What is a neutral term?

A neutral/normal term in the lambda calculus is typically defined

data nf = Lam of nf | Neu of ne
data ne = Var of int | App of ne * nf


Now the question is what to do about constructors and eliminators such as pairs, projections, natural numbers, or the recursor.

1. We could view them all neutral terms because they are just variables pair, fst, snd, zero, succ, rec that happen to have some semantic meaning. For example:
data ne = Var of int | App of ne * nf
| Pair of nf * nf | Fst of nf | Snd of nf
| Zero | Succ of nf | Rec of nf * nf * nf

1. But this question considers an alternative, namely to view constructors (pairs, natural numbers) as normal terms and eliminators (projections, recursor) as neutral terms, which also seems to make sense considering Lam is the constructor for function types and App the eliminator. For example:
data nf = Lam of nf | Neu of ne
| Pair of nf * nf
| Zero | Succ of nf
data ne = Var of int | App of ne * nf
| Fst of ne | Snd of ne
| Rec of nf * nf * ne


(Edit) It seems in the first approach, terms are only normal up to $$\lambda$$-reductions, whereas in the second, terms are in fully normal form.
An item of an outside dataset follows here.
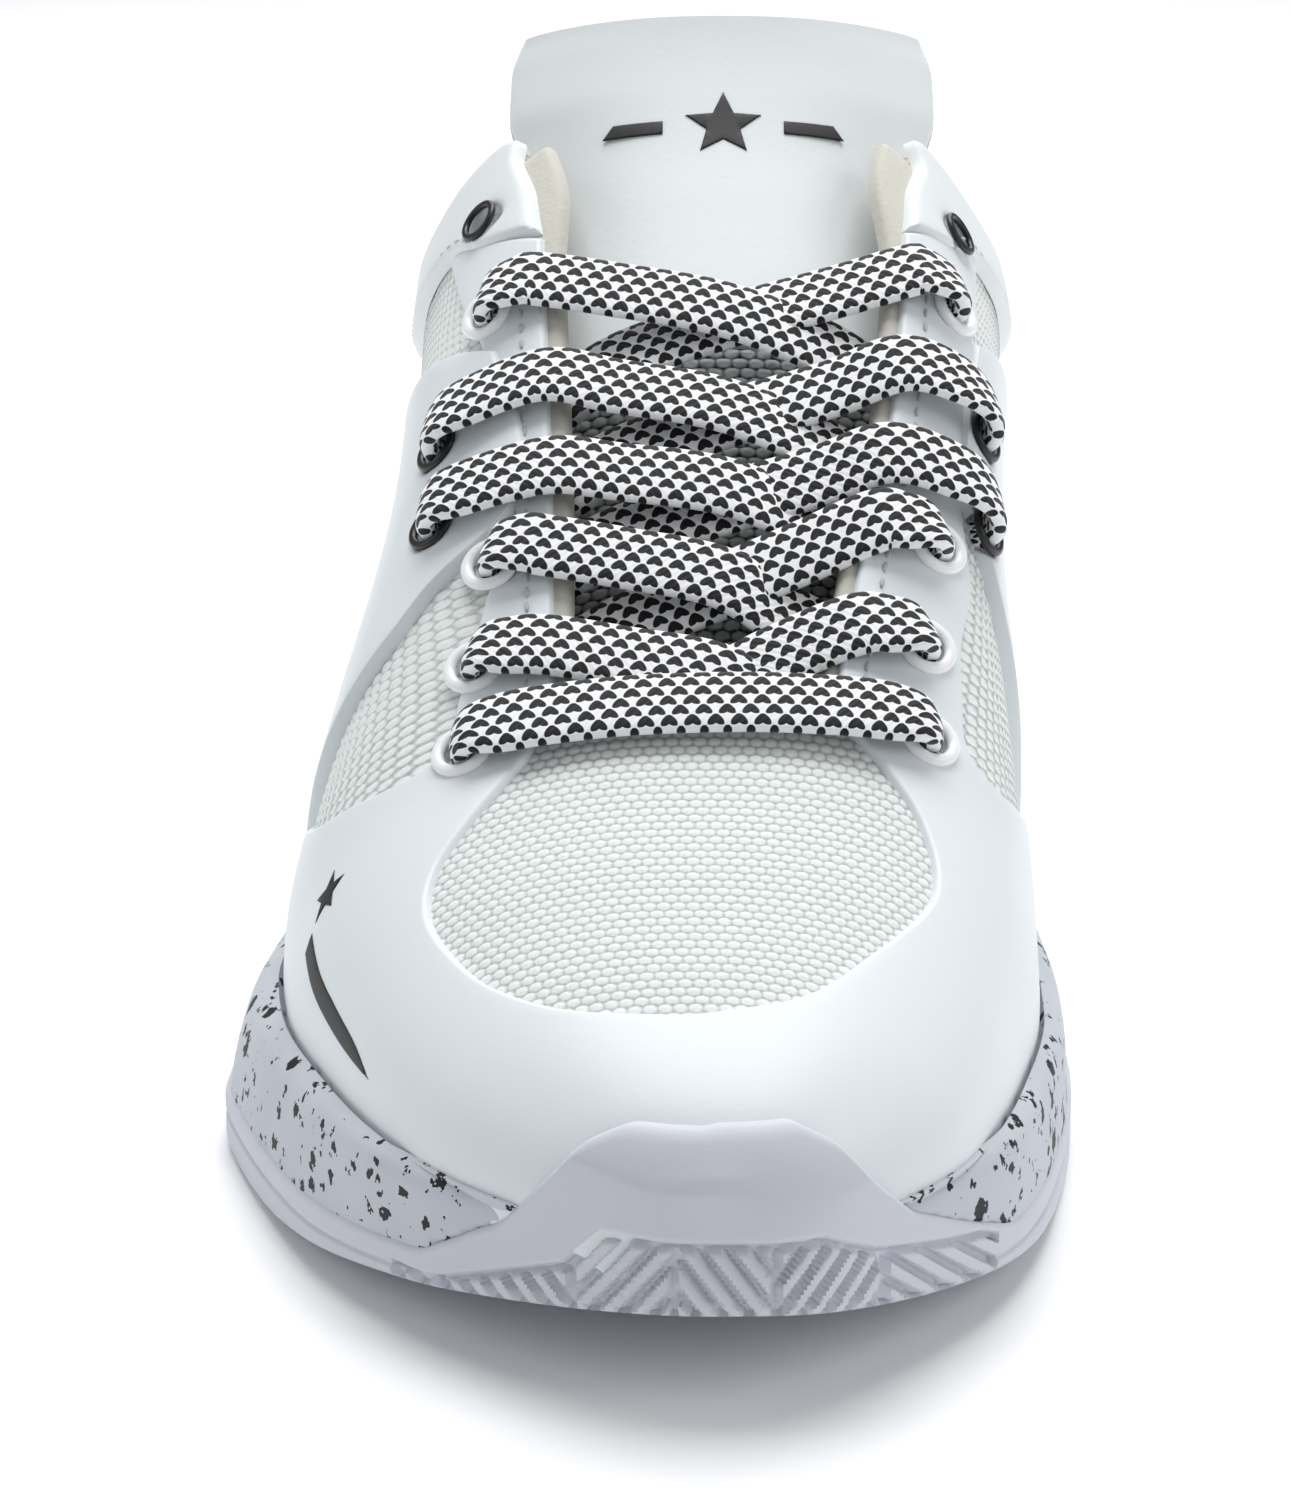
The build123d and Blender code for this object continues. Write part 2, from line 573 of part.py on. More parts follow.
lace = sweep(lace_start * Circle(LACE / 2), path=lace_path)
print("lace length", lace_path.length, "volume", lace.volume, math.pi * LACE ** 2 / 4 * lace_path.length)


def aglet(low, high):
    direction = (low - high).normalized()
    return Plane(origin=low, z_dir=direction) * extrude(Circle(AGLET / 2), amount=AGLET_LENGTH)


lace_tips = Compound(children=[aglet(lateral_low, lateral_high), aglet(medial_low, medial_high)])


def largest(shape):
    return max(shape.solids(), key=lambda solid: solid.volume)


save(largest(outsole), "outsole")
save(largest(midsole), "midsole")
save(largest(lasting_board), "lasting_board")
save(largest(mesh_upper), "mesh_upper")
save(largest(toe_overlay), "toe_overlay")
save(largest(heel_panel), "heel_panel")
save(largest(lateral_strap), "lateral_strap")
save(largest(medial_strap), "medial_strap")
save(largest(lateral_collar), "lateral_collar_panel")
save(largest(medial_collar), "medial_collar_panel")
save(largest(lateral_backing), "lateral_eyestay_backing")
save(largest(medial_backing), "medial_eyestay_backing")
save(largest(toe_puff), "toe_puff")
save(largest(heel_counter), "heel_counter")
save(largest(collar_padding), "collar_padding")
save(largest(collar_lining), "collar_lining")
save(Compound(children=white_lateral), "lateral_white_eyelets")
save(Compound(children=white_medial), "medial_white_eyelets")
save(Compound(children=black_lateral), "lateral_strap_eyelets")
save(Compound(children=black_medial), "medial_strap_eyelets")
save(top_rings[0], "top_eyelet_lateral")
save(top_rings[1], "top_eyelet_medial")
save(lace, "lace")
save(lace_tips, "lace_tips")
save(largest(tongue_face), "tongue_mesh_face")
save(largest(tongue_foam), "tongue_foam")
save(largest(tongue_lining), "tongue_lining")
save(tip_cover, "tongue_tip_cover")
save(tip_foam, "tongue_tip_foam")
save(tip_lining, "tongue_tip_lining")
save(largest(sock_foam), "sockliner_foam")
save(largest(sock_cloth), "sockliner_cloth")
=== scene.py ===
import math

import bmesh
import bpy
import numpy as np
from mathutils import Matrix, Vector
from mathutils.geometry import delaunay_2d_cdt
from mathutils.kdtree import KDTree


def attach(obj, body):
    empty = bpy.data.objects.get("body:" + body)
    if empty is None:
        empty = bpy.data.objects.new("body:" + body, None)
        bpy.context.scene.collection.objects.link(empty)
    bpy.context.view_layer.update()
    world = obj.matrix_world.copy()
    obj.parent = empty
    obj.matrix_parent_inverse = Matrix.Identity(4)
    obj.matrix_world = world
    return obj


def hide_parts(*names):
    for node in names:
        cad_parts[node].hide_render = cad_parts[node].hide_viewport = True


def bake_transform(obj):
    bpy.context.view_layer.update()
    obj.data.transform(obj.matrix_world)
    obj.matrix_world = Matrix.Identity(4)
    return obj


# A low-cut cheer shoe for the right foot, toe towards -Y. Lengths are in millimetres until a
# mesh is made. s is the distance behind the toe tip, and y = s - 136.
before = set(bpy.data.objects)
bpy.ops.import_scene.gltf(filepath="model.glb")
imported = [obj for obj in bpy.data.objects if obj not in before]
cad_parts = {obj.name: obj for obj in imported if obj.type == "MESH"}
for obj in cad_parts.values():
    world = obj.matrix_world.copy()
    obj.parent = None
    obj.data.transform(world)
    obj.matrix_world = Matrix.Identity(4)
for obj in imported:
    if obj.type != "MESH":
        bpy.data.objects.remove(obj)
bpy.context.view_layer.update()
MM = 0.001
HALF_LENGTH = 136.0

# Last: s, feather x lateral and medial, ridge height and x, roundness lateral and medial,
# swell of the padded collar lateral and medial
LAST = np.array([
    (3.0, -2.0, 14.0, 27.0, 7.0, 2.1, 2.1, 0.0, 0.0),
    (6.0, -8.5, 21.0, 30.5, 7.0, 2.2, 2.2, 0.0, 0.0),
    (11.6, -16.0, 27.5, 34.5, 6.5, 2.2, 2.2, 0.0, 0.0),
    (24.0, -27.0, 36.5, 40.0, 5.0, 2.2, 2.2, 0.0, 0.0),
    (46.0, -38.0, 44.0, 47.0, 4.0, 2.2, 2.4, 0.0, 0.0),
    (70.0, -45.5, 48.5, 55.0, 5.0, 2.2, 2.7, 0.0, 0.0),
    (85.0, -47.0, 49.0, 63.5, 6.0, 2.3, 3.1, 0.0, 0.0),
    (100.0, -45.0, 48.5, 75.0, 7.0, 2.5, 3.6, 0.0, 0.5),
    (125.0, -39.5, 46.5, 93.5, 9.0, 2.9, 4.2, 0.0, 2.5),
    (150.0, -34.0, 44.5, 112.0, 10.0, 3.4, 4.4, 2.0, 5.5),
    (175.0, -30.5, 43.5, 126.0, 9.0, 3.8, 4.6, 4.5, 8.5),
    (200.0, -28.5, 43.5, 133.0, 8.0, 4.0, 4.6, 6.0, 9.0),
    (232.0, -27.5, 42.0, 134.0, 8.0, 3.8, 4.0, 5.0, 6.5),
    (280.0, -27.5, 42.0, 134.0, 8.0, 3.8, 4.0, 5.0, 6.5),
])
# Heights along the shoe, as (s, z)
FEATHER = [(-6, 20), (25, 19.5), (70, 19), (120, 20.5), (160, 24), (200, 27), (280, 29)]
GROUND = [(-6, 14), (2, 11.4), (8, 9.6), (14, 8), (28, 5), (41, 2.6), (54, 0.7), (66, 0), (252, 0), (280, 4)]
RIM = [(-6, 18), (2, 15.5), (14, 12.5), (41, 9), (70, 7.8), (140, 7.5), (280, 8)]
TOPLINE = [(150, 119), (163, 118), (170, 111), (185, 98), (205, 87), (225, 83), (248, 88), (262, 95), (280, 98)]
SWELL_HEIGHT, SWELL_SPREAD = 84.0, 22.0
# Lace: a flat braid, and the pitch of its marks across and along it
LACE_WIDTH, LACE_PITCH, LACE_ROW = 9.4, 2.9, 1.55
HEEL_START, HEEL_DEPTH, HEEL_X = 232.0, 36.5, 8.0


def smooth_line(points):
    """Monotone cubic through (x, y) points, as a function of x."""
    xs, ys = np.array(points, float).T
    h = np.diff(xs)
    d = np.diff(ys) / h
    m = np.zeros_like(xs)
    m[0], m[-1] = d[0], d[-1]
    for i in range(1, len(xs) - 1):
        if d[i - 1] * d[i] > 0:
            a, b = 2 * h[i] + h[i - 1], h[i] + 2 * h[i - 1]
            m[i] = (a + b) / (a / d[i - 1] + b / d[i])

    def value(x):
        x = np.clip(np.asarray(x, float), xs[0], xs[-1])
        i = np.clip(np.searchsorted(xs, x, side="right") - 1, 0, len(xs) - 2)
        t = (x - xs[i]) / h[i]
        return ((2 * t**3 - 3 * t**2 + 1) * ys[i] + (t**3 - 2 * t**2 + t) * h[i] * m[i]
                + (3 * t**2 - 2 * t**3) * ys[i + 1] + (t**3 - t**2) * h[i] * m[i + 1])
    return value


last_fields = [smooth_line(LAST[:, (0, k)]) for k in range(1, 9)]
feather = smooth_line(FEATHER)
ground = smooth_line(GROUND)
rim_top = smooth_line(RIM)
topline = smooth_line(TOPLINE)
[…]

Is there an advantage to one approach over the other?

With this in mind, your second definition of the type of normals and neutrals is the correct one. I would say this approach has the advantage of actually representing normal forms. I'm not sure why you would want a language with pairs where fst (pair zero zero) does not reduce.
I would also caution that constructors like pair and zero, and eliminators like fst and rec really are not "just variables", anymore than lam is just a variable. Of course they are "variables" in the sense that they are strings of characters, but as you say, they have semantic meaning distinct from variables. When I used "variable" earlier in this answer, I meant a thing with the semantics of a variable, that can be the subject of substitution.